GIVEN TASK » Write out the data below in full. Keep it exact.

RECORDS FOR THIS EXERCISE »

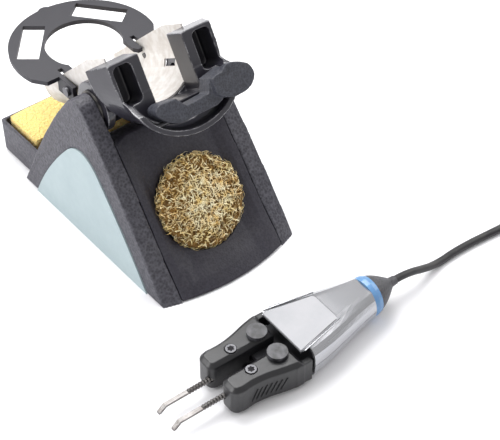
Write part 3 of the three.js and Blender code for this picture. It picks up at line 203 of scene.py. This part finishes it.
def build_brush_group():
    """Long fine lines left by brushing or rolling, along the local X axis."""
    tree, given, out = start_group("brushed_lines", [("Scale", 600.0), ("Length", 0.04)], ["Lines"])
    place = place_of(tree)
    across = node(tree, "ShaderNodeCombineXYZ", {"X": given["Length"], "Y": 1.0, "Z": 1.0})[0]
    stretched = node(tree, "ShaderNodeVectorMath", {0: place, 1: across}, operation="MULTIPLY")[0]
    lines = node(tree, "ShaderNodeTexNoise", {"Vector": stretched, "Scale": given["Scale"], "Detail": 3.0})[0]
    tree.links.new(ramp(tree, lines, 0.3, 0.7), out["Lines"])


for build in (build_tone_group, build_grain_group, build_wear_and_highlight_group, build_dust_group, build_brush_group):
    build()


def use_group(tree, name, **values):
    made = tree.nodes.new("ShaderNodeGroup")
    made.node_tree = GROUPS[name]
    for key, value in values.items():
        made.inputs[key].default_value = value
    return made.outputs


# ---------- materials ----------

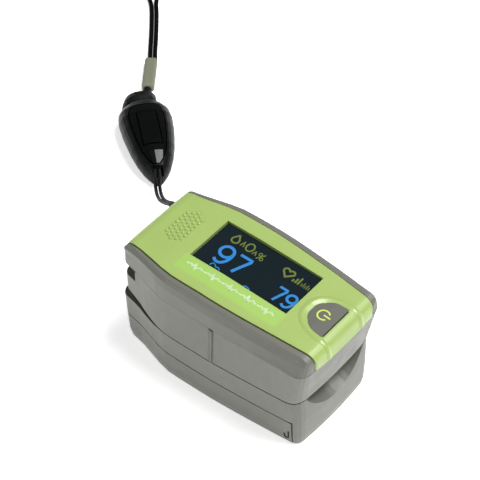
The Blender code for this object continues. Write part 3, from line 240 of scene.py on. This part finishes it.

EXERCISE RESPONSE »
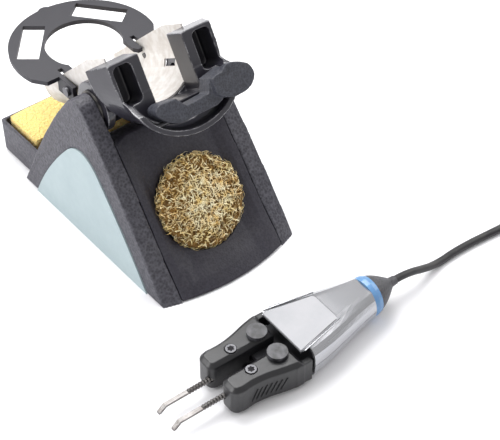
Write part 3 of the three.js and Blender code for this picture. It picks up at line 203 of scene.py. This part finishes it.
def build_brush_group():
    """Long fine lines left by brushing or rolling, along the local X axis."""
    tree, given, out = start_group("brushed_lines", [("Scale", 600.0), ("Length", 0.04)], ["Lines"])
    place = place_of(tree)
    across = node(tree, "ShaderNodeCombineXYZ", {"X": given["Length"], "Y": 1.0, "Z": 1.0})[0]
    stretched = node(tree, "ShaderNodeVectorMath", {0: place, 1: across}, operation="MULTIPLY")[0]
    lines = node(tree, "ShaderNodeTexNoise", {"Vector": stretched, "Scale": given["Scale"], "Detail": 3.0})[0]
    tree.links.new(ramp(tree, lines, 0.3, 0.7), out["Lines"])


for build in (build_tone_group, build_grain_group, build_wear_and_highlight_group, build_dust_group, build_brush_group):
    build()


def use_group(tree, name, **values):
    made = tree.nodes.new("ShaderNodeGroup")
    made.node_tree = GROUPS[name]
    for key, value in values.items():
        made.inputs[key].default_value = value
    return made.outputs


# ---------- materials ----------

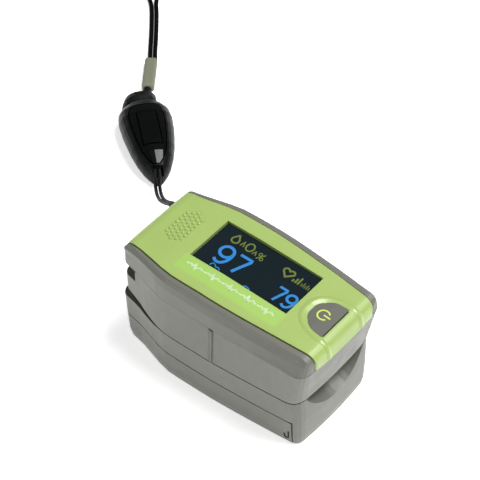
The Blender code for this object continues. Write part 3, from line 240 of scene.py on. This part finishes it.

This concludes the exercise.